Dynamics of a rotor system coupled with water-lubricated rubber bearings

Abstract

Dynamic behaviour is significantly important in the design of large rotor systems supported on water-lubricated rubber bearings. In this study, the mathematical model of elastohydrodynamic lubrication of the bearing is established based on the theory of hydrodynamic lubrication after considering the elastic deformation of rubber, and the dynamic characteristics of water-lubricated rubber bearings are analysed under small perturbation conditions according to the load increment method and the finite difference method. Next, the differential equation of rotor systems coupled with the water-lubricated rubber bearing is deduced using Lagrange’s approach, and its critical speeds, stability, and unbalanced responses are analysed in detail.
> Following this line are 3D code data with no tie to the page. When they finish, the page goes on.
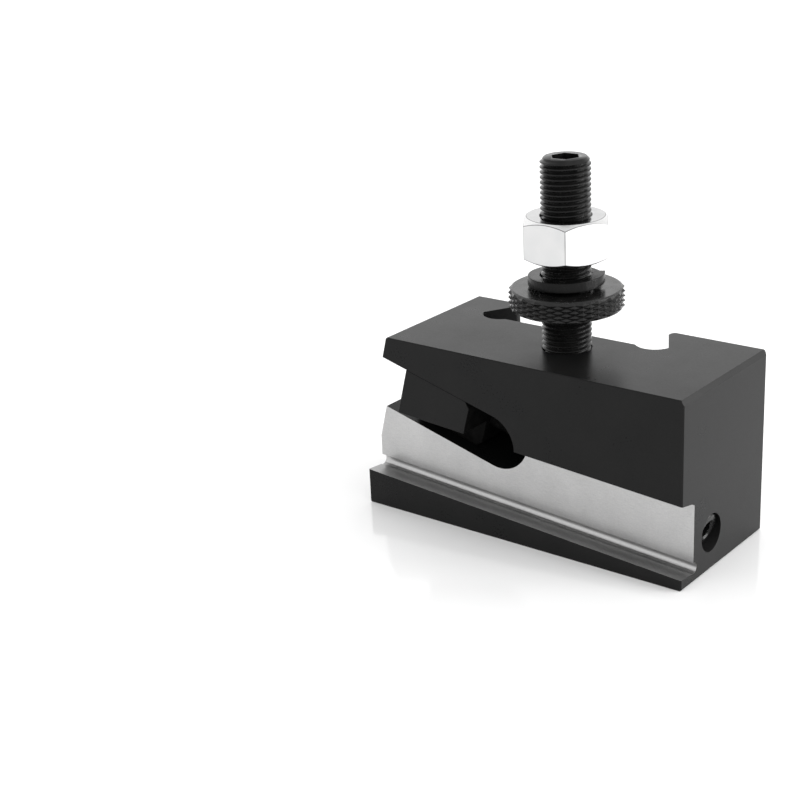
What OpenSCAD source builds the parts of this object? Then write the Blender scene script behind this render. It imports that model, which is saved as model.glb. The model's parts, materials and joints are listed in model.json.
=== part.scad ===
// Parting blade holder for a quick change tool post. Millimetres, +Z up.
// The origin is the middle of the block's underside. +X points along the block from its nose to the
// draw screw end, -Y points out of the blade slot and +Y out of the dovetail socket.

/* [Block] */
// Length of the block from the nose to the screw end
block_l = 75; // [70:0.5:80]
// Width of the block from the blade face to the dovetail face
block_w = 32.4; // [31:0.1:36]
// Height of the block
block_h = 38.3; // [37:0.1:42]
// Height at which the nose starts to lean back
nose_foot_h = 13.8; // [12:0.1:15]
// Chamfer on the long and upright edges
edge_chamfer = 0.25; // [0.1:0.05:1]
// Drop of the longer chamfer at the screw end's top edge
end_drop = 1.1; // [0.8:0.1:2.5]

/* [Dovetail socket] */
// Depth of the socket
dovetail_depth = 10.4; // [10:0.1:12]
// Width of the socket between the sharp edges of its mouth
dovetail_mouth = 34.2; // [30:0.1:38]
// Distance of the socket's middle from the nose end
dovetail_x = 36.3; // [35:0.1:38]
// Angle between the socket's floor and its flanks
dovetail_angle = 60; // [55:1:65]
// Radius of the round reliefs in the socket's inner corners
relief_r = 3.9; // [3:0.1:5]
// Distance of each relief's centre from the socket's middle
relief_x = 18.4; // [17:0.1:19]
// Height of each relief's centre over the socket's floor
relief_lift = 2.7; // [2:0.1:4]
// Radius of the rounded edges at the mouth
mouth_r = 1.5; // [0.5:0.1:2]

/* [Blade slot] */
// Downward tilt of the blade slot towards the screw end
slot_tilt = 4.05; // [3:0.05:5]
// Height of the ledge's front edge at the nose end
ledge_h = 7.6; // [7:0.1:9]
// Height of the slot's mouth above the ledge
slot_h = 15; // [14:0.1:15.5]
// Depth of the slot from the blade face
slot_depth = 4.7; // [4:0.1:5]
// Fall of the ledge from its front edge to the wall
ledge_fall = 0.4; // [0:0.05:0.5]
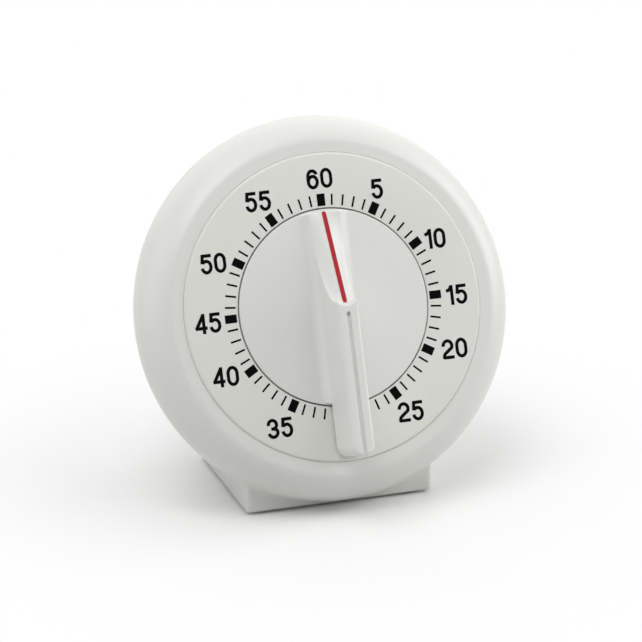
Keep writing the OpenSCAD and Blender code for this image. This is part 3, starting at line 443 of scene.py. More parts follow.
def empty_tree(owner: bpy.types.Material | bpy.types.World) -> Tree:
    """Turns on the nodes of a material or world and clears them.

    Args:
        owner: The material or world.

    Returns:
        Its empty tree.
    """
    owner.use_nodes = True
    owner.node_tree.nodes.clear()
    return owner.node_tree


def add_node(tree: Tree, kind: str, inputs: dict | None = None, **settings: object) -> Node:
    """Adds a node.

    Args:
        tree: Tree that it goes in.
        kind: Blender's name of the node, without ShaderNode.
        inputs: Value or linked output for each of its sockets, by name or number.
        settings: Its other settings.

    Returns:
        The node.
    """
    node = tree.nodes.new("ShaderNode" + kind)
    for name, value in settings.items():
        setattr(node, name, value)
    for key, value in (inputs or {}).items():
        if isinstance(value, Socket):
            tree.links.new(value, node.inputs[key])
        else:
            node.inputs[key].default_value = value
    return node


@dataclass(frozen=True)
class Finish:
    """What all finishes share: a name, a slot, two shades, and a material that is made once."""

    name: str
    slot: Slot
    colour: str
    shade: str
    made: ClassVar[dict[str, bpy.types.Material]] = {}

    def look(self, tree: Tree, where: Socket) -> dict[str, object]:
        """Returns the inputs of the shader; each finish has its own."""
        raise NotImplementedError

    def material(self) -> bpy.types.Material:
        """Makes the material, or finds it.

        Returns:
            The material.
        """
        if self.name not in self.made:
            material = bpy.data.materials.new(self.name)
            tree = empty_tree(material)
            place = add_node(tree, "TexCoord")
            shader = add_node(tree, "BsdfPrincipled", self.look(tree, place.outputs["Object"]))
            add_node(tree, "OutputMaterial", {"Surface": shader.outputs["BSDF"]})
            self.made[self.name] = material
        return self.made[self.name]

    def dress(self, thing: bpy.types.Object, body: str, *replaced: str) -> None:
        """Gives a new piece this finish and lets it ride on a body.

        Args:
            thing: The piece.
            body: Body that it moves with.
            replaced: Nodes of the frame that it stands for.
        """
        thing.data.materials.append(self.material())
        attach(thing, body)
        if replaced:
            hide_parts(*replaced)
        log.info("%s: %d faces, %s", thing.name, len(thing.data.polygons), self.name)


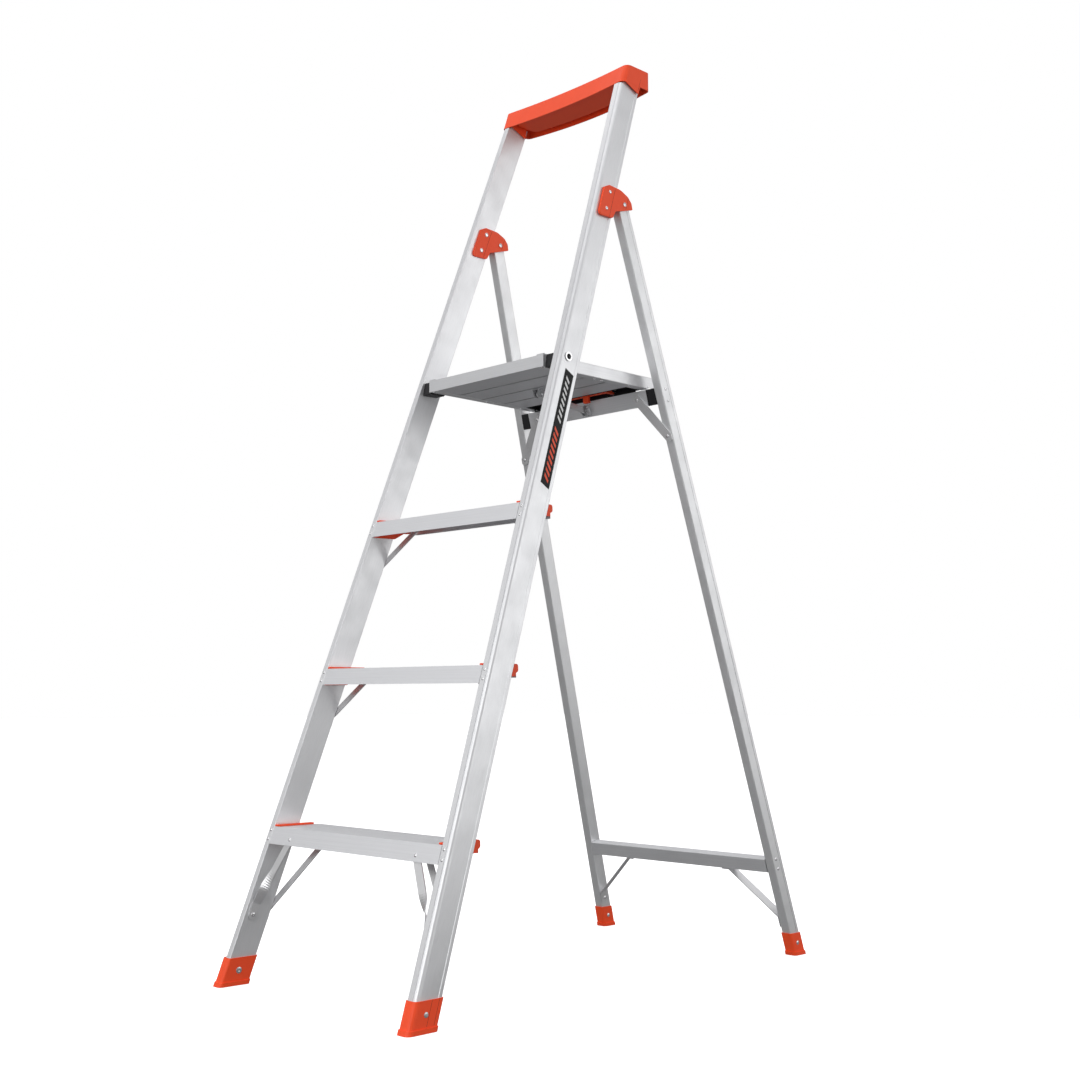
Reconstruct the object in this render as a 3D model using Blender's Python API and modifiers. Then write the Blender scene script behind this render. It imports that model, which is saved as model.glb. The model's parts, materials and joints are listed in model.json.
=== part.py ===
"""Platform step ladder: a front frame with three steps and a top cap, a folding rear frame, and a
flip-up platform tied to the rear frame by a link.

Metres, +Z up. Pieces are drawn from a point on the floor midway between the front stiles, under
their front faces, and the whole is then moved so that its origin is under the middle of its box.
-Y is the side that is climbed, +X and -X are the two sides. Every node is one closed solid.
"""

import math

import bmesh
import bpy
from mathutils import Matrix, Vector

# ---------------------------------------------------------------- driving dimensions
RISE = 0.288                 # height from one tread to the next
FIRST_STEP = 0.274           # top of the first tread
STEP_TOPS = [FIRST_STEP + RISE * i for i in range(3)]
DECK_TOP = 1.1425            # standing surface of the platform
LEAN = 0.346                 # the stiles lean back this much per metre of height
TAPER = 0.0548               # each stile comes inward this much per metre of height
HALF_FLOOR = 0.2517          # centre plane to a stile's inner face, at the floor

STILE_W, STILE_D, STILE_WALL = 0.0205, 0.0508, 0.0018
STILE_TOP = 1.868            # distance along the stile to its cut end
LEG_W, LEG_D, LEG_WALL = 0.0197, 0.0294, 0.0016
LEG_FLOOR_X, LEG_HINGE_X = 0.2590, 0.1820
REAR_FLOOR_Y = 0.9912        # the rear frame's front plane meets the floor here
REAR_SLOPE = (-0.2740, 0.9617)
HINGE_ALONG = 1.5269         # from the floor to the hinge, along the rear frame
FOLD_DEG = 34.0              # how far the rear frame swings in when the ladder is closed

MIDDLE = 0.5107              # the finished part is moved forward by this, to stand over its origin
GAP = 0.0004                 # running or resting gap between two pieces
PIVOT_Y, PIVOT_Z = 0.4135, 1.1333
PLAT_HALF, PLAT_FRONT, PLAT_REAR = 0.1650, 0.3920, 0.7060
PLAT_BOTTOM, EAR_TOP = 1.1195, 1.1445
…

The numerical results show that several parameters, such as the eccentricity, length–diameter ratio, and clearance of bearing and the rotating speed of the rotor, have a great impact on the dynamic performance of water-lubricated rubber bearings, and this influence cannot be ignored, especially in the case of large eccentricity ratios. The dynamic characteristics of rotor systems guided by water-lubricated rubber bearings reveal that the critical speeds are much lower than the ones under the rigid supports because of the elastic deformation, and they also indicate that the rotor system supported on water-lubricated rubber bearings has a weaker stability. In addition, the steady-state responses of the rotor system are analysed when the mass unbalance of the propeller exists, and the effect of the thickness of the rubber liner is also considered.